Kassovitz`s sincerity
and sympathy, however, do not cover everything. Given the film`s
essential naturalism, the minigang`s multiethnic composition is a tad convenient.
Moreover, crass stereotyping compounds the convenience; we are given a
Jew who is private and moodily intense, a sociable and foolishly fun-loving
Arab, and a gooily mama-lovin’ black African. Of greater consequence
than this cornball distribution of familiar traits, though, is the insufficient
attention the film pays to the dynamic of the boys’ increasingly incorrigible
behavior—on the mistaken assumption, perhaps, that a full and open airing
of these brats would take an unjust society off the hook.
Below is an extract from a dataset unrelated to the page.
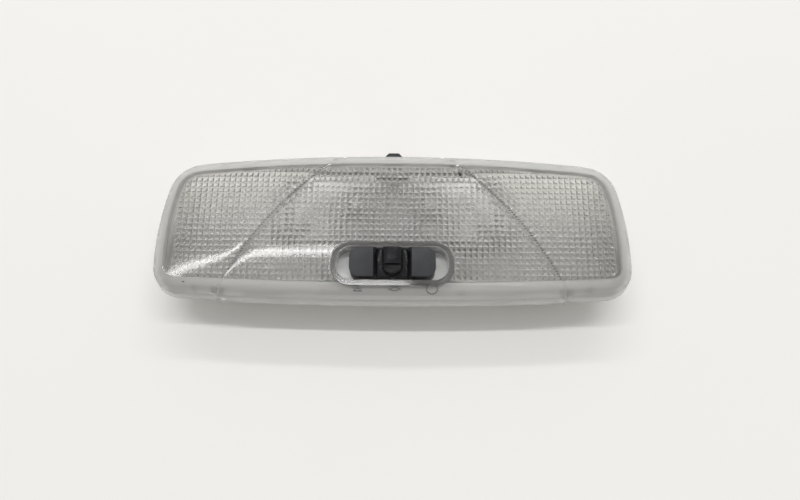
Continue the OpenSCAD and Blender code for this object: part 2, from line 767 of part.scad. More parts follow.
module detent_spring() {
    y = window_y + base_half_d - 1.4;
    tip = slider_y + foot_d / 2 + 0.15;
    color([0.7, 0.71, 0.73]) slab(foot_z - foot_t, foot_z)
        polygon([
            [-12, y], [-12, y - 0.3], [-1.4, y - 0.3], [-0.35, tip], [0.35, tip], [1.4, y - 0.3],
            [12, y - 0.3], [12, y], [0.9, y], [0, y - 0.7], [-0.9, y]
        ]);
}

// A stamped track is a row of straight runs between corner points, all flat on
// the level z
module run(points, z) {
    for (k = [0:len(points) - 2]) {
        p = points[k];
        q = points[k + 1];
        w = track_w / 2;
        box(
            min(p[0], q[0]) - w, max(p[0], q[0]) + w,
            min(p[1], q[1]) - w, max(p[1], q[1]) + w, z, z + track_t
        );
    }
}
module blade(y) {
    z = socket_z0 + socket_h / 2;
    box(pin_x, pin_x + track_t, y - track_w / 2, y + track_w / 2, z - track_t / 2, track_top);
    box(pin_x, pin_x + 9, y - track_w / 2, y + track_w / 2, z - track_t / 2, z + track_t / 2);
}
// The step from the tray floor down to the post of a bulb clip, on the right
module step_down() {
    x = pocket_half_w - wall - 1.6;
    difference() {
        union() {
            run([[x - track_w / 2, bulb_y], [pocket_half_w + 4, bulb_y]], tray_z);
            box(
                x - track_w, x - track_w + track_t, bulb_y - track_w / 2, bulb_y + track_w / 2,
                post_z, track_top
            );
            run([[rivet_x, bulb_y], [x - 1.5 * track_w, bulb_y]], post_z);
            translate([rivet_x, bulb_y]) slab(post_z, post_z + track_t) circle(2.6);
        }
        translate([rivet_x, bulb_y]) slab(post_z - 1, post_z + 2) circle(rivet_r + 0.1);
    }
}
module feed_track() {
    color([0.74, 0.72, 0.67]) {
        step_down();
        run([
            [pocket_half_w + 4, bulb_y], [pocket_half_w + 4, pin_pitch], [bend_x, pin_pitch]
        ], tray_z);
        blade(pin_pitch);
    }
}
module lamp_track() {
    color([0.74, 0.72, 0.67]) {
        mirror([1, 0, 0]) step_down();
        run([
            [-pocket_half_w - 4, bulb_y], [-pocket_half_w - 4, rail_y], [switch_step + 3, rail_y]
        ], tray_z);
    }
}
module door_track() {
    color([0.74, 0.72, 0.67]) {
        run([[bend_x, 0], [pin_x - 5, 0], [pin_x - 5, pad_y], [-0.6, pad_y]], tray_z);
        blade(0);
    }
}
module earth_track() {
    x = pin_x - 1.8;
    y = pad_y - track_w - 1;
    color([0.74, 0.72, 0.67]) {
        run([[bend_x, -pin_pitch], [x, -pin_pitch], [x, y], [-switch_step, y]], tray_z);
        run([[-switch_step - 0.4, y], [-switch_step - 0.4, pad_y]], tray_z);
        run([[-switch_step + 0.4, y], [-switch_step + 0.4, pad_y]], tray_z);
        blade(-pin_pitch);
    }
}

// Bulb clip on the right: a foot, an upright with a hole for the cap and a
// lead-in turned outwards
module bulb_clip() {
    z = post_z + track_t;
    color([0.74, 0.72, 0.67]) difference() {
        translate([0, bulb_y]) rotate([90, 0, 0]) linear_extrude(strip_w, center = true) {
            translate([clip_x, z]) square([rivet_x + 3 - clip_x, clip_t]);
            translate([clip_x, z]) square([clip_t, bulb_z + 4 - z]);
            bar([clip_x + clip_t / 2, bulb_z + 4], [clip_x + 1.6, bulb_z + 6], clip_t);
        }
        translate([0, bulb_y, bulb_z]) rotate([0, 90, 0]) cylinder(r = tip_r, h = bulb_l);
        translate([rivet_x, bulb_y]) slab(z - 1, z + 2) circle(rivet_r + 0.1);
    }
}
module bulb_clip_right() {
    bulb_clip();
}
module bulb_clip_left() {
    mirror([1, 0, 0]) bulb_clip();
}
module clip_rivets() {
    z = post_z + track_t + clip_t;
    color([0.74, 0.72, 0.67]) both_sides() translate([rivet_x, bulb_y]) {
        slab(floor_t + 0.5, z + 0.1) circle(rivet_r);
        slab(z, z + 0.7) circle(1.9);
    }
}

// Turns a profile of [along the bulb, radius] points round the bulb's axis
module turned_on_bulb(points) {
    translate([0, bulb_y, bulb_z]) rotate([0, 90, 0]) rotate_extrude()
        polygon([for (p = points) [p[1], p[0]]]);
}
glass_half = bulb_l / 2 - 8.4;
neck_r = cap_r - 0.5;
neck_end = bulb_l / 2 - 4.6;
module bulb_glass() {
    g = glass_half;
    color([0.95, 0.96, 0.97, 0.35]) turned_on_bulb([
        [-neck_end, 0.4], [-neck_end, neck_r], [-g - 1.4, neck_r],
        [-g - 0.5, glass_r - 0.4], [-g + 0.6, glass_r], [g - 0.6, glass_r],
        [g + 0.5, glass_r - 0.4], [g + 1.4, neck_r], [neck_end, neck_r], [neck_end, 0.4],
        [neck_end - 1, 0.4], [neck_end - 1, neck_r - 0.7], [g + 1, neck_r - 0.7], [g - 0.2, glass_r - 0.7],
        [-g + 0.2, glass_r - 0.7], [-g - 1, neck_r - 0.7],
        [-neck_end + 1, neck_r - 0.7], [-neck_end + 1, 0.4]
    ]);
}
module bulb_cap(side) {
    l = bulb_l / 2;
    points = [
        [neck_end + 0.1, 0], [neck_end + 0.1, neck_r + 0.1],
        [neck_end - 2.4, neck_r + 0.1], [neck_end - 2.4, cap_r],
        [clip_x - 2, cap_r], [clip_x, tip_r - 0.1], [l - 0.4, 1.2], [l, 0.8], [l, 0]
    ];
    color([0.82, 0.82, 0.83]) turned_on_bulb([for (p = points) [side * p[0], p[1]]]);
}
module bulb_cap_left() {
    bulb_cap(-1);
}
module bulb_cap_right() {
    bulb_cap(1);
}
module bulb_filament() {
    color([0.45, 0.45, 0.47]) translate([0, bulb_y, bulb_z]) rotate([0, 90, 0])
        cylinder(r = 0.5, h = 2 * filament_half, center = true);
}
module bulb_leads() {
    color([0.6, 0.6, 0.6]) both_sides()
        translate([filament_half, bulb_y, bulb_z]) rotate([0, 90, 0])
            cylinder(r = 0.25, h = neck_end - filament_half);
}

module retaining_clip() {
    color([0.08, 0.08, 0.09]) difference() {
        across(catch_w) {
            translate(root) difference() {
                circle(curl_r);
                circle(curl_r - catch_t + 0.1);
            }
            difference() {
                bar(root, nose, catch_t);
                translate(root) circle(curl_r - 0.1);
            }
            bar(nose, tail, catch_t);
        }
        // the nose narrows to its tip
        both_sides() translate([0, 0, catch_nose_z - 4]) linear_extrude(8)
            polygon([
                [catch_w / 4, nose[0] + 1], [catch_w / 4, nose[0] + catch_t / 2],
                [catch_w / 2, nose[0] - 1.8], [catch_w, nose[0] - 1.8], [catch_w, nose[0] + 1]
            ]);
    }
}

lens();
housing();
reflector();
switch_base();
switch_slider();
slider_wiper();
detent_spring();
base_screws();
feed_track();
lamp_track();
door_track();
earth_track();
bulb_clip_left();
bulb_clip_right();
clip_rivets();
bulb_glass();
bulb_cap_left();
bulb_cap_right();
bulb_filament();
bulb_leads();
retaining_clip();
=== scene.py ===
# %% [markdown]
# # A car dome light, step by step
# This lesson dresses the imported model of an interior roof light: a long clear
# lens with prisms on its inside, a black slide switch and a spring clip. The
# solids give every place and size. Blender adds what light does with them.

import json
import math

import bpy
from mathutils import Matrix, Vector

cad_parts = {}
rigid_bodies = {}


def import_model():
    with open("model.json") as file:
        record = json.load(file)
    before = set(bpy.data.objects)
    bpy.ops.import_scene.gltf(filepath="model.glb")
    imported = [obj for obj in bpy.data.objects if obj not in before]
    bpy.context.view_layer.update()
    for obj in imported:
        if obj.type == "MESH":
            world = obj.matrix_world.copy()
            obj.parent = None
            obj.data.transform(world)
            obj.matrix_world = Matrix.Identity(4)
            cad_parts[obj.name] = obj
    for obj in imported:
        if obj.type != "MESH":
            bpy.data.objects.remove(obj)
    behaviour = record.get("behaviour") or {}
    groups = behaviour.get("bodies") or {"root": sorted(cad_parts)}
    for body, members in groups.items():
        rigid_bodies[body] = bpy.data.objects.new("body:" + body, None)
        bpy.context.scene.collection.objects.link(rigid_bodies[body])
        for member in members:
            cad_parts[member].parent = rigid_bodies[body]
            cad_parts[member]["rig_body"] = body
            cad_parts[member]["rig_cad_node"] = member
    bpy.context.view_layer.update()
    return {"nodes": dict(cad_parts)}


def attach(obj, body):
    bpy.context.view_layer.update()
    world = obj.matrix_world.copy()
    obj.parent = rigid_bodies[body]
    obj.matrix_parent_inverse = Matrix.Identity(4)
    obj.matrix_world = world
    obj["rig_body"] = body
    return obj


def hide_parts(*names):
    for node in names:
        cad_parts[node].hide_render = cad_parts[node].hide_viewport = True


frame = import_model()
nodes = frame["nodes"]
MM = 0.001
print("pieces in the frame:", len(nodes))

# %% [markdown]
# ## Camera
# The lamp was seen from 26 cm above its lens, tipped 17 degrees toward the
# edge with the symbols. A short lens that near makes the far edge look
# narrower, so distance and tilt come first and the focal length follows.

# %% Camera
AIM = Vector((3.0, -12.2, 32.0)) * MM
DISTANCE = 258 * MM
ELEVATION = math.radians(73)
ROLL = math.radians(0.4)
place = AIM + DISTANCE * Vector((0, -math.cos(ELEVATION), math.sin(ELEVATION)))
bpy.ops.object.camera_add(location=place)
camera = bpy.context.object
camera.rotation_euler = (AIM - place).to_track_quat("-Z", "Y").to_euler()
camera.rotation_euler.rotate_axis("Z", ROLL)
camera.data.lens = 28.8
camera.data.sensor_width = 36
camera.data.clip_start = 0.01
bpy.context.scene.camera = camera
print("camera at", [round(v, 3) for v in place])

# %% [markdown]
# ## Light
# Three long lamps hang over the far side of the table, each with its long side
# along X. The shadow under the front edge has two steps, so two of them light
# the scene, one 16 degrees off the vertical and one 40. The third is a thin
# tube that only shows as a mirror image on the left half of the lens.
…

On the
contrary, the film`s single-mindedness—its refusal to allow these children
even the slightest complicity in their own behavior and their downfall—calls
greater attention to its reductionism and leads directly, in fact, to the
film`s most grievous mistake: after nicely entertaining us, at the last
La haine “goes didactic,” with an absolutist coda referring to a civilization
going down for the count. Ho-hum, the sky is falling. Oy.
This conclusion is just
slapped on—much as, much earlier, the junior-grade moral crisis, where
the boys ponder whether to exchange their “play-tough” mischief for decisive
violence, is simply slapped in.
Kassovitz has a lot to
teach Spike Lee. Also, he has a lot to learn himself.